As I write this entry, we're in the middle of Sprint Planning for our coming 30-day development sprint. The development team is behind closed doors.
More than any time in recent memory, this planning session required tough trade-offs. Part of the trade-offs were prompted by recent changes in our processes. I'll explain.
In previous development sprints, we generally offered a release at the end of the sprint. On the positive side, customers could choose to have early access to new features and bug fixes. On the negative side, frequent updates represent change and our capacity to absorb change is not unlimited.
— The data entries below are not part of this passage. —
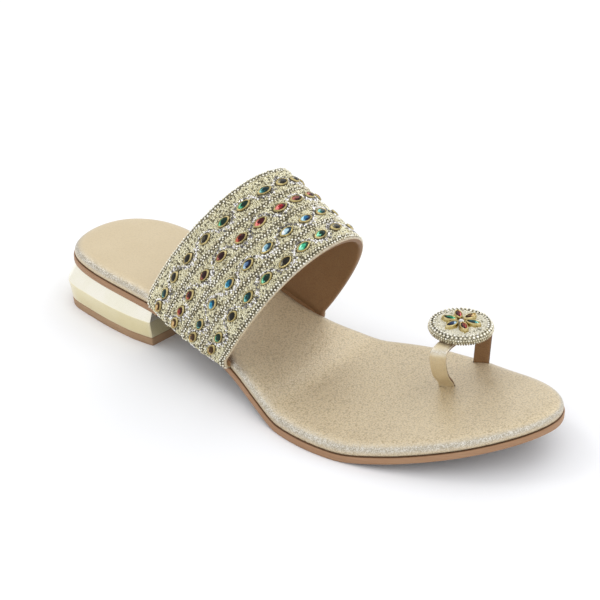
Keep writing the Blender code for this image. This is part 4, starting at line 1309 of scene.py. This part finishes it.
creamLines, darkLines, bands = [], [], []
for line in beadwork["separators"]:
    bands.append(threadBand(line - half, line + half))
    creamLines += [beadLine(line, *row) for row in chains["cream"]]
    darkLines += [beadLine(line, *row) for row in chains["dark"]]
rear, front = chains["rimThread"]
bands += [threadBand(rear, edge), threadBand(frontLine - edge, frontLine - front)]
creamLines += [beadLine(0, *row) for row in chains["rear"]]
creamLines += [beadLine(frontLine, *row) for row in chains["front"]]
makePiece("darkThread", joinShapes(bands), [darkThread], sharp=50, slot="beaded_strap")
scatter("beadLines", beadShape, joinBatches(creamLines), beadFinish, "beaded_strap", sharp=60)
scatter("darkBeadLines", grainShape, joinBatches(darkLines), beadFinish, "beaded_strap")


def garland():
    # silver crystals that swing round the stones: in front of the odd ones, behind the even ones
    batches = []
    for r, line in enumerate(beadwork["rowAcross"]):
        runs = stoneRuns(r)
        count = len(runs)
        path = np.arange(*visible, 0.05)
        phase = np.interp(path, runs, np.arange(count), left=-0.5, right=count - 0.5)
        wave = -np.cos(math.pi * phase)
        side = line + wander(path) + silver["swing"] * np.sign(wave) * np.abs(wave) ** silver["swingShape"]
        length = runOf(np.stack([path, side], axis=1))
        steps = np.arange(0, length[-1], silver["step"])
        run, across = np.interp(steps, length, path), np.interp(steps, length, side)
        n = len(run)
        run = run + luck.normal(0, silver["jitter"][0], n)
        across = across + luck.normal(0, silver["jitter"][1], n)
        batches.append((run, across, luck.uniform(*silver["size"], n), mixedTones(n, *silver["tones"])))
        # a second crystal beside the first thickens the line
        double = luck.random(n) < silver["second"]
        n = double.sum()
        extra = run[double] + luck.normal(0, silver["secondAlong"], n)
        aside = across[double] + luck.choice([-1.0, 1.0], n) * luck.uniform(*silver["secondAside"], n)
        size = luck.uniform(*silver["secondSize"], n)
        batches.append((extra, aside, size, mixedTones(n, *silver["tones"])))
        for k, stone in enumerate(runs):
            away = 1 if k % 2 else -1
            long, wide = silver["rayShape"]
            for turn in np.radians(silver["rayTurns"]):
                for reach, size in silver["rays"][away]:
                    run = stone + long * reach * math.sin(turn)
                    across = line + wander(stone) + away * reach * math.cos(turn) * wide
                    batches.append((*np.array([[run], [across], [size]]), mixedTones(1, *silver["tones"])))
    run, across, size, tone = joinBatches(batches)
    rear, front = silver["rims"]
    inside = (run > visible[0]) & (run < visible[1]) & (across > rear) & (across < strapWidth - front)
    inside &= clearOfStones(run, across, silver["margin"])
    return run[inside], across[inside], size[inside], tone[inside]


run, across, size, tone = garland()
spots, frames = strapAt(run, across, silver["height"])
frames = jostled(spun(frames, luck.uniform(0, math.pi, len(run))), silver["tilt"])
scatter("silverGarland", crystalShape, (spots, frames, np.repeat(size[:, None], 3, axis=1), tone),
        silverFinish, "crystal")
print("beadwork made", len(run), "crystals")

toeRing = {
    "station": 196.2, "centreX": -22.2, "slant": 23.0, "depth": 4.9, "steps": 130,
    # across and height over the insole, from the outer leg over the toe to the inner leg
    "loop": [(12.0, 0.4), (16.0, 6.3), (18.8, 12.0), (20.0, 17.0), (19.6, 20.6), (16.6, 22.2), (9.0, 22.4),
             (-5.0, 22.4), (-11.6, 22.1), (-14.8, 20.4), (-15.8, 16.6), (-15.6, 11.0), (-15.2, 5.5),
             (-14.9, 0.4)],
    # half section from the middle out: distance and depth, cover first, then the lining
    "cover": [(0, -0.14), (0.9, -0.12), (1.8, -0.05), (2.45, 0.05), (2.62, 0.09), (2.74, 0.05),
              (2.9, -0.08), (3.1, -0.12), (3.28, -0.05), (3.42, 0.13), (3.47, 0.4), (3.42, 0.68),
              (3.25, 0.88), (2.9, 0.92)],
    "lining": [(3.0, 0.8), (3.22, 0.95), (3.22, 1.25), (3.1, 1.42), (2.9, 1.5), (1.5, 1.5), (0, 1.5)],
    # half length and half width of a slit, how far in from the leg, how deep, and the cutter's top
    "slit": (3.52, 0.95), "slitIn": 0.75, "slitDeep": 3.4, "slitOver": 4, "legSteps": 5, "legTop": 0.6,
    "paintDepth": 0.1, "paintFrom": 2.8,
    "ends": ((0.3, 1.0), (0.05, -1.0)),  # directions of the loop where it leaves and meets the insole
}
slant = math.radians(toeRing["slant"])
loop = openCurve(np.array(toeRing["loop"]), *toeRing["ends"], toeRing["steps"])
legs = -np.linspace(toeRing["depth"], toeRing["legTop"], toeRing["legSteps"])
loop = np.vstack([np.column_stack([np.full(len(legs), loop[0, 0]), legs]), loop,
                  np.column_stack([np.full(len(legs), loop[-1, 0]), legs[::-1]])])
loopAlong = unit(np.gradient(loop, axis=0))
ringTop = insoleBase(toeRing["station"]) + sole["insoleThick"]


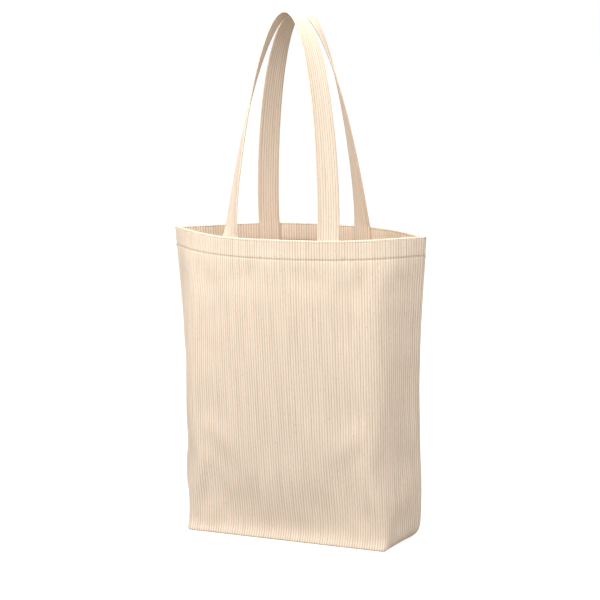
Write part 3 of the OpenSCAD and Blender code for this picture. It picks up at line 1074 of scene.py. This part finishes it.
def make_stage():
    """Pale floor that stays even as it is seen, pale surroundings, and four soft lights."""
    corners = np.array([[-1, -1, 0], [1, -1, 0], [1, 1, 0], [-1, 1, 0]])
    points = FLOOR_HALF * corners
    material = bpy.data.materials.new("floor")
    n = Nodes(material)
    spot = n.add("ShaderNodeTexCoord").outputs["Object"]
    tone = n.mix(n.noise(spot, 3.0, 2.0), (0.30, 0.30, 0.30, 1), (0.32, 0.32, 0.32, 1))
    shader = n.add("ShaderNodeBsdfPrincipled")
    socket(shader, "Roughness", 0.9)
    socket(shader, "Specular IOR Level", 0.1)
    socket(shader, "Emission Color", (1, 1, 1, 1))
    seen = n.math("MULTIPLY", n.add("ShaderNodeLightPath").outputs["Is Camera Ray"], FLOOR_GLOW)
    n.join(seen, shader.inputs["Emission Strength"])
    n.join(tone, shader.inputs["Base Color"])
    out = n.add("ShaderNodeOutputMaterial")
    n.join(shader.outputs[0], out.inputs[0])
    floor = make_piece("floor", points, np.array([[0, 1, 2, 3]]), material="floor")
    world = bpy.data.worlds.new("studio")
    bpy.context.scene.world = world
    world.use_nodes = True
    tree = world.node_tree
    tree.nodes.clear()
    path = tree.nodes.new("ShaderNodeLightPath")
    strength = tree.nodes.new("ShaderNodeMath")
    strength.operation = "MULTIPLY_ADD"
    strength.inputs[1].default_value = 1.0 - ROOM_LIGHT
    strength.inputs[2].default_value = ROOM_LIGHT
    tree.links.new(path.outputs["Is Camera Ray"], strength.inputs[0])
    back = tree.nodes.new("ShaderNodeBackground")
    back.inputs[0].default_value = (1, 1, 1, 1)
    tree.links.new(strength.outputs[0], back.inputs[1])
    out = tree.nodes.new("ShaderNodeOutputWorld")
    tree.links.new(back.outputs[0], out.inputs[0])
    for name, light in LIGHTS.items():
        add_light(name, *light)
    bpy.context.scene.view_settings.view_transform = "Standard"


def add_light(name, place, size, power):
    """Square soft light that faces the upper part of the bag."""
    data = bpy.data.lights.new(name, "AREA")
    data.size = size
    data.energy = power
    light = bpy.data.objects.new(name, data)
    light.location = place
    aim = Vector((0, 0, BAG_H * 0.8)) - Vector(place)
    light.rotation_mode = "QUATERNION"
    light.rotation_quaternion = aim.to_track_quat("-Z", "Y")
    bpy.context.scene.collection.objects.link(light)


CAMERA_AZIMUTH = 23.53
CAMERA_ELEVATION = 8.76
CAMERA_DISTANCE = 2.204
CAMERA_TARGET_Z = 0.3266
CAMERA_LENS = 109.43
CAMERA_SHIFT = (0.0021, -0.0560)
CAMERA_ROLL = -0.877


def make_camera():
    """Camera that looks at the bag's axis from the front, a little to the right and above."""
    data = bpy.data.cameras.new("camera")
    data.sensor_width = 36
    data.lens = CAMERA_LENS
    data.shift_x, data.shift_y = CAMERA_SHIFT
    camera = bpy.data.objects.new("camera", data)
    a, e = np.radians([CAMERA_AZIMUTH, CAMERA_ELEVATION])
    back = Vector((np.sin(a) * np.cos(e), -np.cos(a) * np.cos(e), np.sin(e)))
    camera.location = Vector((0, 0, CAMERA_TARGET_Z)) + back * CAMERA_DISTANCE
    camera.rotation_mode = "QUATERNION"
    level = (-back).to_track_quat("-Z", "Y")
    camera.rotation_quaternion = level @ Quaternion((0, 0, 1), np.radians(CAMERA_ROLL))
    data.clip_start, data.clip_end = 0.01, 100
    bpy.context.scene.collection.objects.link(camera)
    bpy.context.scene.camera = camera


STEPS = (TOTE_OT_materials, TOTE_OT_stage, TOTE_OT_sag, TOTE_OT_panels, TOTE_OT_hem_stitches,
         TOTE_OT_seams, TOTE_OT_handles)
CLASSES = (ToteSettings, *STEPS, TOTE_PT_panel)


def register():
    for cls in CLASSES:
        bpy.utils.register_class(cls)
    bpy.types.Scene.tote = PointerProperty(type=ToteSettings)


def unregister():
    del bpy.types.Scene.tote
    for cls in reversed(CLASSES):
        bpy.utils.unregister_class(cls)


def main():
    register()
    bpy.ops.tote.materials()
    bpy.ops.tote.stage()
    bpy.ops.tote.sag()
    bpy.ops.tote.panels()
    bpy.ops.tote.hem_stitches()
    bpy.ops.tote.seams()
    bpy.ops.tote.handles()


if __name__ == "__main__":
    main()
In response to these conditions and customer feedback, our management and development teams collaborated to tweak the process slightly as follows:
There will still (generally) be a release available at the end of each sprint, but in most cases it will be a patch release. Meaning that it will only include bug fixes. The good news is that a defect can still be fixed by the end of the following sprint.
New feature releases (generally considered higher risk) will be announced with less frequency... perhaps once each quarter or less. Here's the trade-off... we have approximately 32 Product Backlog Items that represent functionality that customers identified specifically. In previous sprints, that work had the potential to be released at the end of the sprint. Under the tuned process, that work will be released as part of a subsequent sprint.
We believe, however, that this strategy will improve quality because patch releases have a smaller chance of introducing new defects (because the changes are targeted and specific).